Not everyone is Lebron James, who at 40 years old has accomplished so much foregoing college to play in the NBA. Maybe even King James might have gone to school for a year to get the kind of money now thrown at 17 and 18 year olds to play for dear old U.
I don’t want to necessarily poison your enjoyment of intercollegiate sports—there are plenty of kids who go on to fantastic careers once they graduate which don’t necessarily involve sports and aren’t buttressed by NIL opportunities. Yet I thought of how many players in the CFP quarterfinal game between Penn State and Boise State have NIL money and are or will be products of the transfer portal.
The almighty dollar has always been the evil of college sports. Add in the permissive betting which attaches to sports and it is a ravenous atmosphere which eats up and spits out kids who play the games.
I watched the University of Washington quarterback, tearful after his team failed to convert a two point conversion to defeat Louisville in the absurdly-named Tony the Tiger Sun Bowl (the winning coach was showered with Frosted Flakes instead of a Gatorade bath). For a second, I felt sorry for him. Then I wondered if he was being paid big bucks to play on a prestigious Big Ten team one year removed from the national championship game or if he had already utilized the transfer portal.
I can’t help but be highly cynical about what is going on at the collegiate level. A lot of regulation is warranted. Provided the schools and their bosses, the networks, want to reel in the quagmire which has been created. Instead, they and their alumni are too busy whining about why their school might have been excluded from the playoffs.

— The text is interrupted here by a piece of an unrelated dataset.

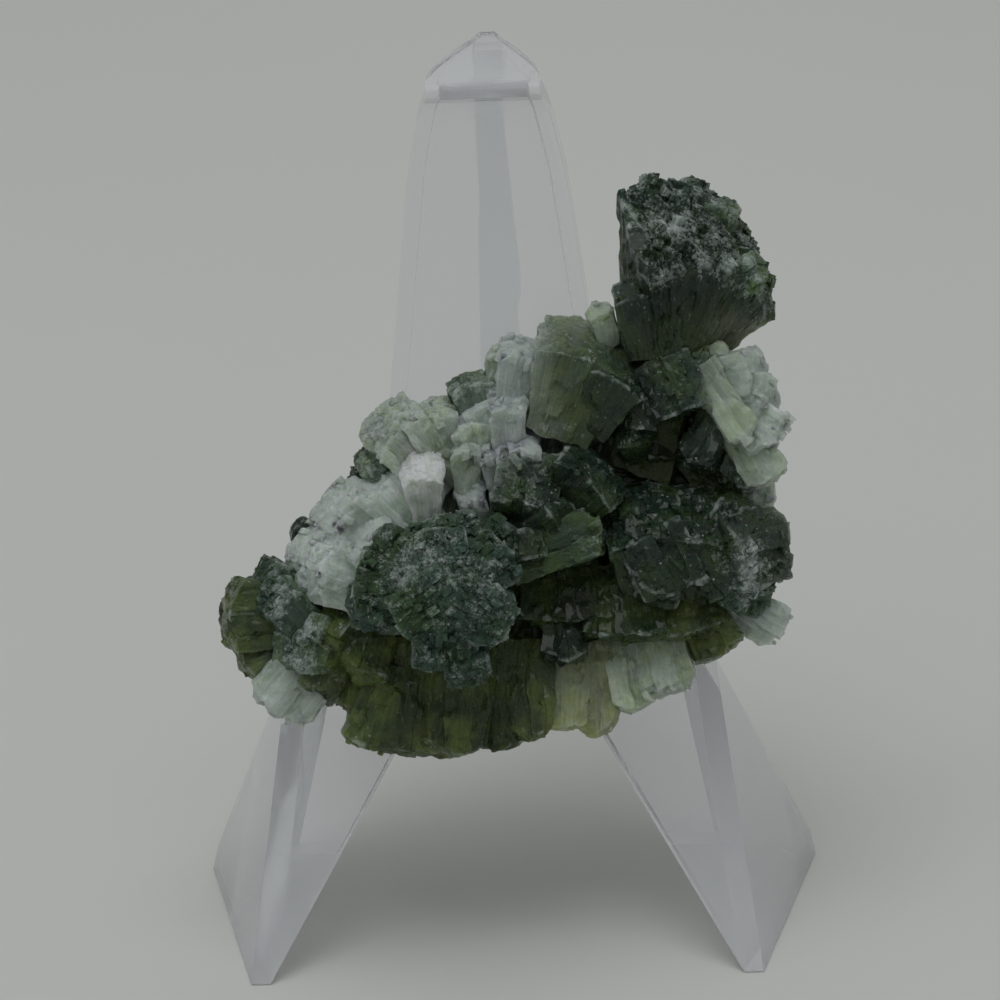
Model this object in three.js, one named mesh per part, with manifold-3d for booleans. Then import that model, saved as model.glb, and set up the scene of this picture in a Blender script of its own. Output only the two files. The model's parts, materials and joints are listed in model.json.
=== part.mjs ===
// Prehnite cluster on a clear display easel. Millimetres, +Z up, the easel's feet on Z = 0.
//
// Two pieces: the cluster, one mass of sheaf-like crystals grown together, and the one-piece clear
// easel that it rests on. The cluster lies on the easel's ledge and leans on its back plate.
import * as THREE from 'three';
import { ConvexGeometry } from 'three/addons/geometries/ConvexGeometry.js';
import { mergeVertices } from 'three/addons/utils/BufferGeometryUtils.js';
import Module from 'manifold-3d';

// Driving dimensions, in millimetres and degrees.
//
// The cluster is described in the frame of its showing side: x to the right, y away, z up.
const SHOW_TURN = 3;                      // the showing side is turned this far from the easel's front
const SHOW_TILT = 25;                     // and leans back this far
const SHOW_ROLL = -3;
const SHOW_CENTRE = [0.7, 16, 36.6];      // middle of the cluster in the easel's frame

// Easel: legs, ledge, back plate, cap and strut.
const LEDGE_TOP = 20.5;                   // height of the ledge that carries the cluster
const LEDGE_FRONT = 15.6;                 // how far behind the front feet the ledge starts
const LEDGE_THICK = 1.5;
const SHEET = 1.5;                        // wall of the moulding
const BACK_START = 24.6;                  // front face of the back plate at the ledge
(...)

Watch all the sports you want. But think of those kids from the Ivy League or those retired, successful F&M baseball players—a couple of attorneys, doctors and a plethora of businessmen—playing for the love of the game, accumulating debt with higher tuition costs, while having a real goal in life.
Enjoy 2025. Just think—I haven’t even mentioned Juan Soto, Taylor Swift, the Kelces, Mannings or the Detroit Lions.